* START *
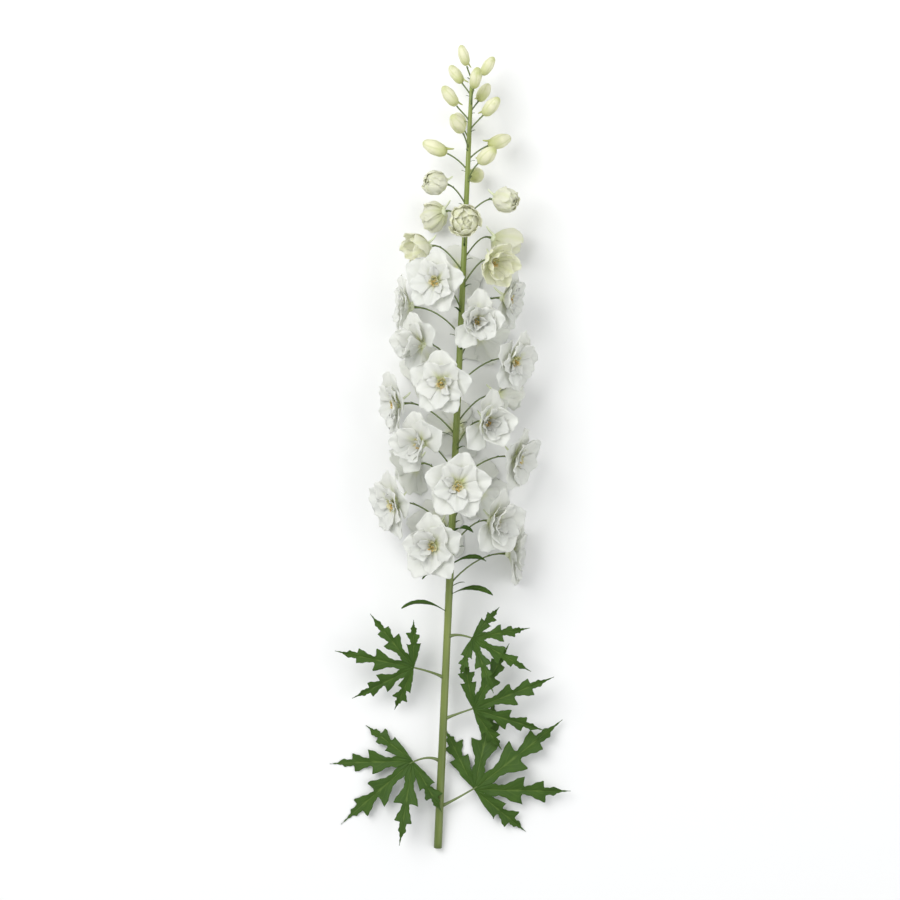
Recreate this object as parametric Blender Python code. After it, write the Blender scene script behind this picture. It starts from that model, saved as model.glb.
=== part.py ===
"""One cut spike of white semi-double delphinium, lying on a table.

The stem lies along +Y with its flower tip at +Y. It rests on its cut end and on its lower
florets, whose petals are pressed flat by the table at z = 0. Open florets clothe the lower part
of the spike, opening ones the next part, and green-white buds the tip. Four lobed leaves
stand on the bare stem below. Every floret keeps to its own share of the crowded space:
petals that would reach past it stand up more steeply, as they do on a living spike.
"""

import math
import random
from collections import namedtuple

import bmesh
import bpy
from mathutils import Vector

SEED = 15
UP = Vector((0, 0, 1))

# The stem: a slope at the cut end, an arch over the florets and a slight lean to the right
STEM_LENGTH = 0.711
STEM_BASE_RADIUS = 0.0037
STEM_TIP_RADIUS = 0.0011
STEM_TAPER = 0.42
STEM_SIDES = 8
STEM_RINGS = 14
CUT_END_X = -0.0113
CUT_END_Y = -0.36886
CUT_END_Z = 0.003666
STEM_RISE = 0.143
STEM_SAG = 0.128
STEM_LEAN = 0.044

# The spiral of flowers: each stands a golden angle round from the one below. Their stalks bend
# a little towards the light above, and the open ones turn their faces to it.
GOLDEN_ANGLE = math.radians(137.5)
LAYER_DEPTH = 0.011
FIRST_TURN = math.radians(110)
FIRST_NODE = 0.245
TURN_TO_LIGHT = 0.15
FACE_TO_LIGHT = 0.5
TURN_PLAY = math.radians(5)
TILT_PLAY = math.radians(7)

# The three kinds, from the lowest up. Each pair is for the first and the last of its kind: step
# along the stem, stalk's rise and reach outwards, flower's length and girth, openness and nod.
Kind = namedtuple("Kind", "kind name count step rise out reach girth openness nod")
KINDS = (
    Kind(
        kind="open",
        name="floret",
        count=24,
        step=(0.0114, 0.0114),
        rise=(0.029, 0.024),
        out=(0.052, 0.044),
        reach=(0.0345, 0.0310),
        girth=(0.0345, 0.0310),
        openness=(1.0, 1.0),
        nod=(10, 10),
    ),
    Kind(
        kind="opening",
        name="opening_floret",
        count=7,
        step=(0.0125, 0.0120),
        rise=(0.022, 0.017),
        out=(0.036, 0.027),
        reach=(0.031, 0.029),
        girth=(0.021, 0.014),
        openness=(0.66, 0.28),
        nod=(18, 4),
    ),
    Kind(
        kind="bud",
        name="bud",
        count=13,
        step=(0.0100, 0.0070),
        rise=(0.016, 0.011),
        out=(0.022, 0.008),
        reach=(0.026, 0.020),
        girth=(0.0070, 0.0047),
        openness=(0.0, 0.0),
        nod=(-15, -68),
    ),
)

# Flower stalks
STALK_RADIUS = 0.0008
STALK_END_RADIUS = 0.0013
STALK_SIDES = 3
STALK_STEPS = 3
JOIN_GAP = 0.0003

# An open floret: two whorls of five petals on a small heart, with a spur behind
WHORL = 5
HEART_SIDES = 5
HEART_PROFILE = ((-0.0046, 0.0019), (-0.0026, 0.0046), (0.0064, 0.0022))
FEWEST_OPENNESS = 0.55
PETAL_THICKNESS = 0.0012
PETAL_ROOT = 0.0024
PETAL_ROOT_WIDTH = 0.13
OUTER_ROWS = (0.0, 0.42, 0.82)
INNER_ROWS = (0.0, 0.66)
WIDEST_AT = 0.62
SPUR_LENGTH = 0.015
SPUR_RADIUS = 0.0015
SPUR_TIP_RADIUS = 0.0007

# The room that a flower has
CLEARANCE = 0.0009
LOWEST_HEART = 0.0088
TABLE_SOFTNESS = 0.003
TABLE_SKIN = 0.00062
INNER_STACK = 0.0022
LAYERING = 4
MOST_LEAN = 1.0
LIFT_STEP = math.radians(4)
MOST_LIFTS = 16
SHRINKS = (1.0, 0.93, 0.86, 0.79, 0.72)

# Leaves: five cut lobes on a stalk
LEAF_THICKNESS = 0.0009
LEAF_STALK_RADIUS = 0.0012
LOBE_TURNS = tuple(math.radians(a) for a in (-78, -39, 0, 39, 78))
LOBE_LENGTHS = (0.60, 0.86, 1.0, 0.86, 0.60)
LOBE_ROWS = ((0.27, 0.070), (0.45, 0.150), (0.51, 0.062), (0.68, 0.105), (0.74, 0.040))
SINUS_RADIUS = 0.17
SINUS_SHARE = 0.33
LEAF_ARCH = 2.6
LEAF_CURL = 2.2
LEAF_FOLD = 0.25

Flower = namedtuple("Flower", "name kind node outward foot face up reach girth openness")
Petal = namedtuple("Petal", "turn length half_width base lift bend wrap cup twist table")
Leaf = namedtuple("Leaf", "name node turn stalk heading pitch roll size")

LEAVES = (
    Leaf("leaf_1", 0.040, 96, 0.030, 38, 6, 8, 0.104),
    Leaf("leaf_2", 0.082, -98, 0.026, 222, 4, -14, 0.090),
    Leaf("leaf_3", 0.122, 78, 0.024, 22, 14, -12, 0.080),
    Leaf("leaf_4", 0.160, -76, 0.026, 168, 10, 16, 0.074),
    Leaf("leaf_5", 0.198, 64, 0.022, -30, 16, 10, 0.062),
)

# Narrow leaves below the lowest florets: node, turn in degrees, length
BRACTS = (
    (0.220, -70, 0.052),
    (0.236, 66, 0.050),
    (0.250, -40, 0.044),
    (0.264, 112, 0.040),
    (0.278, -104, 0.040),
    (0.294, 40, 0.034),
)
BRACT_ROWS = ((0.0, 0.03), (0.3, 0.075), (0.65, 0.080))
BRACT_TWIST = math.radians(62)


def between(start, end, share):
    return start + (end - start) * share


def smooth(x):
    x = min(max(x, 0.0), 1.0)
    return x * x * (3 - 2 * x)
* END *
Print the material above once more, exactly.

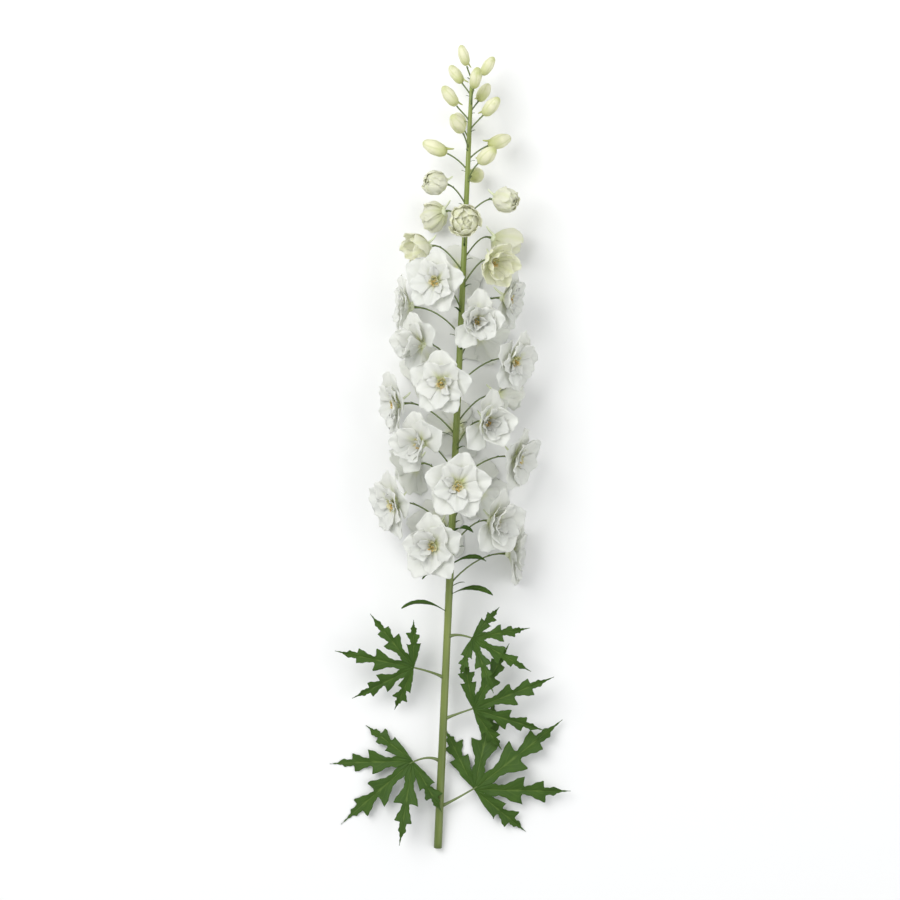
Recreate this object as parametric Blender Python code. After it, write the Blender scene script behind this picture. It starts from that model, saved as model.glb.
=== part.py ===
"""One cut spike of white semi-double delphinium, lying on a table.

The stem lies along +Y with its flower tip at +Y. It rests on its cut end and on its lower
florets, whose petals are pressed flat by the table at z = 0. Open florets clothe the lower part
of the spike, opening ones the next part, and green-white buds the tip. Four lobed leaves
stand on the bare stem below. Every floret keeps to its own share of the crowded space:
petals that would reach past it stand up more steeply, as they do on a living spike.
"""

import math
import random
from collections import namedtuple

import bmesh
import bpy
from mathutils import Vector

SEED = 15
UP = Vector((0, 0, 1))

# The stem: a slope at the cut end, an arch over the florets and a slight lean to the right
STEM_LENGTH = 0.711
STEM_BASE_RADIUS = 0.0037
STEM_TIP_RADIUS = 0.0011
STEM_TAPER = 0.42
STEM_SIDES = 8
STEM_RINGS = 14
CUT_END_X = -0.0113
CUT_END_Y = -0.36886
CUT_END_Z = 0.003666
STEM_RISE = 0.143
STEM_SAG = 0.128
STEM_LEAN = 0.044

# The spiral of flowers: each stands a golden angle round from the one below. Their stalks bend
# a little towards the light above, and the open ones turn their faces to it.
GOLDEN_ANGLE = math.radians(137.5)
LAYER_DEPTH = 0.011
FIRST_TURN = math.radians(110)
FIRST_NODE = 0.245
TURN_TO_LIGHT = 0.15
FACE_TO_LIGHT = 0.5
TURN_PLAY = math.radians(5)
TILT_PLAY = math.radians(7)

# The three kinds, from the lowest up. Each pair is for the first and the last of its kind: step
# along the stem, stalk's rise and reach outwards, flower's length and girth, openness and nod.
Kind = namedtuple("Kind", "kind name count step rise out reach girth openness nod")
KINDS = (
    Kind(
        kind="open",
        name="floret",
        count=24,
        step=(0.0114, 0.0114),
        rise=(0.029, 0.024),
        out=(0.052, 0.044),
        reach=(0.0345, 0.0310),
        girth=(0.0345, 0.0310),
        openness=(1.0, 1.0),
        nod=(10, 10),
    ),
    Kind(
        kind="opening",
        name="opening_floret",
        count=7,
        step=(0.0125, 0.0120),
        rise=(0.022, 0.017),
        out=(0.036, 0.027),
        reach=(0.031, 0.029),
        girth=(0.021, 0.014),
        openness=(0.66, 0.28),
        nod=(18, 4),
    ),
    Kind(
        kind="bud",
        name="bud",
        count=13,
        step=(0.0100, 0.0070),
        rise=(0.016, 0.011),
        out=(0.022, 0.008),
        reach=(0.026, 0.020),
        girth=(0.0070, 0.0047),
        openness=(0.0, 0.0),
        nod=(-15, -68),
    ),
)

# Flower stalks
STALK_RADIUS = 0.0008
STALK_END_RADIUS = 0.0013
STALK_SIDES = 3
STALK_STEPS = 3
JOIN_GAP = 0.0003

# An open floret: two whorls of five petals on a small heart, with a spur behind
WHORL = 5
HEART_SIDES = 5
HEART_PROFILE = ((-0.0046, 0.0019), (-0.0026, 0.0046), (0.0064, 0.0022))
FEWEST_OPENNESS = 0.55
PETAL_THICKNESS = 0.0012
PETAL_ROOT = 0.0024
PETAL_ROOT_WIDTH = 0.13
OUTER_ROWS = (0.0, 0.42, 0.82)
INNER_ROWS = (0.0, 0.66)
WIDEST_AT = 0.62
SPUR_LENGTH = 0.015
SPUR_RADIUS = 0.0015
SPUR_TIP_RADIUS = 0.0007

# The room that a flower has
CLEARANCE = 0.0009
LOWEST_HEART = 0.0088
TABLE_SOFTNESS = 0.003
TABLE_SKIN = 0.00062
INNER_STACK = 0.0022
LAYERING = 4
MOST_LEAN = 1.0
LIFT_STEP = math.radians(4)
MOST_LIFTS = 16
SHRINKS = (1.0, 0.93, 0.86, 0.79, 0.72)

# Leaves: five cut lobes on a stalk
LEAF_THICKNESS = 0.0009
LEAF_STALK_RADIUS = 0.0012
LOBE_TURNS = tuple(math.radians(a) for a in (-78, -39, 0, 39, 78))
LOBE_LENGTHS = (0.60, 0.86, 1.0, 0.86, 0.60)
LOBE_ROWS = ((0.27, 0.070), (0.45, 0.150), (0.51, 0.062), (0.68, 0.105), (0.74, 0.040))
SINUS_RADIUS = 0.17
SINUS_SHARE = 0.33
LEAF_ARCH = 2.6
LEAF_CURL = 2.2
LEAF_FOLD = 0.25

Flower = namedtuple("Flower", "name kind node outward foot face up reach girth openness")
Petal = namedtuple("Petal", "turn length half_width base lift bend wrap cup twist table")
Leaf = namedtuple("Leaf", "name node turn stalk heading pitch roll size")

LEAVES = (
    Leaf("leaf_1", 0.040, 96, 0.030, 38, 6, 8, 0.104),
    Leaf("leaf_2", 0.082, -98, 0.026, 222, 4, -14, 0.090),
    Leaf("leaf_3", 0.122, 78, 0.024, 22, 14, -12, 0.080),
    Leaf("leaf_4", 0.160, -76, 0.026, 168, 10, 16, 0.074),
    Leaf("leaf_5", 0.198, 64, 0.022, -30, 16, 10, 0.062),
)

# Narrow leaves below the lowest florets: node, turn in degrees, length
BRACTS = (
    (0.220, -70, 0.052),
    (0.236, 66, 0.050),
    (0.250, -40, 0.044),
    (0.264, 112, 0.040),
    (0.278, -104, 0.040),
    (0.294, 40, 0.034),
)
BRACT_ROWS = ((0.0, 0.03), (0.3, 0.075), (0.65, 0.080))
BRACT_TWIST = math.radians(62)


def between(start, end, share):
    return start + (end - start) * share


def smooth(x):
    x = min(max(x, 0.0), 1.0)
    return x * x * (3 - 2 * x)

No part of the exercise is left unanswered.